### VisDialPool 0.9 from VisDial 0.9
The following script reads the VisDial 0.9 dataset and constructs a new dataset, which we henceforth call VisDial-Pool 0.9. The new dataset contains fixed-size pools of (in this case) randomly picked images from the input dataset, meant to be used in the process of fine-tuning the VisDial bots.
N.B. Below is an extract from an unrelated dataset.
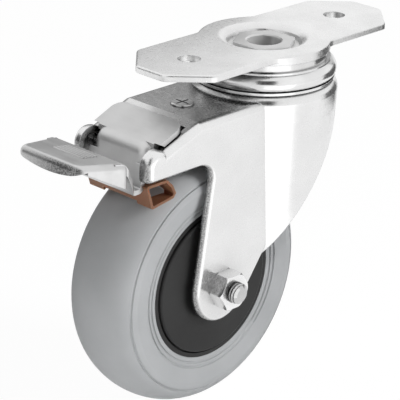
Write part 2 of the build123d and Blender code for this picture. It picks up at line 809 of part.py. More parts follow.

A variety of pools can and will be constructed as well, ranging from pools of easy-to-distinguish images to pools of highly similar images.

In [None]:
import json
import numpy as np
## Open and load the VisDial0.9 Validation JSON file
with open("../../Data/VisDial0.9/visdial_0.9_val.json", "r") as f:
    data = json.load(f)

In [26]:
num_dialogs = len(data['data']['dialogs'])
print num_dialogs

40504


In [27]:
coco_img_ids = [] # COCO image IDs in the JSON stored here
for iter in xrange(num_dialogs):
    coco_img_ids.append(data['data']['dialogs'][iter]['image_id'])

In [28]:
print len(coco_img_ids)

40504


In [29]:
np.random.shuffle(coco_img_ids) # Randomly shuffle the COCO image IDs

In [30]:
pool_size = 100 # The size of each pool
# Number of random pools; need to trim off last 4 images and dialogs (or len(coco_img_ids)%pool_size, to be precise)
num_pools = len(coco_img_ids)/pool_size

trim_start = len(coco_img_ids) - len(coco_img_ids)%pool_size
trim_end = len(coco_img_ids)

print(trim_start)
print(trim_end)


40500
40504


In [31]:
trim_img_ids = [coco_img_ids[index] for index in xrange(trim_start, trim_end)]

pools = dict()
img_pools = dict()

for pool_iter in xrange(num_pools):
    pool_id = pool_iter
    img_ids = []
    for img_iter in xrange(pool_size):
        img_id = coco_img_ids[pool_iter*pool_size + img_iter]
        img_ids.append(img_id)
        img_pools[img_id] = pool_id # Which pool does each image belong to (distinct by construction)?
    pools[pool_id] = img_ids # Each pool contains which images (distinct by construction)?


In [32]:
print(len(pools))
print(len(img_pools))
print(trim_img_ids)

405
40500
[132578, 49445, 396404, 376959]


In [33]:
# Store all the pools globally and later reference them in each dialog by index
data['data']['pools'] = [pools[pool_iter] for pool_iter in xrange(num_pools)]

In [35]:
del_indices = []
for iter in xrange(num_dialogs):
    img_id = data['data']['dialogs'][iter]['image_id']
    if img_id not in img_pools:
        if img_id not in trim_img_ids:
            print("INVESTIGATE! Something is seriously wrong with the dataset! Img ID = " + str(img_id))
        # No pool exists with this image, need to throw this dialog from the JSON and continue
        del_indices.append(iter)
        continue
    pool_id = img_pools[img_id]
    data['data']['dialogs'][iter]['pool_id'] = pool_id

print(del_indices)

[1985, 12049, 18338, 27456]


In [36]:
## Delete dialogs corresponding to images that are no longer to be considered
for index in del_indices:
    del data['data']['dialogs'][index]

In [37]:
## Storing additionally beneficial metadata
data['data']['pool_size'] = pool_size
data['type'] = "Val_RandomShufflePool"

with open("../../Data/VisDial0.9/visdialpool_0.9_val_randomshuffle.json", "w") as f:
    json.dump(data, f)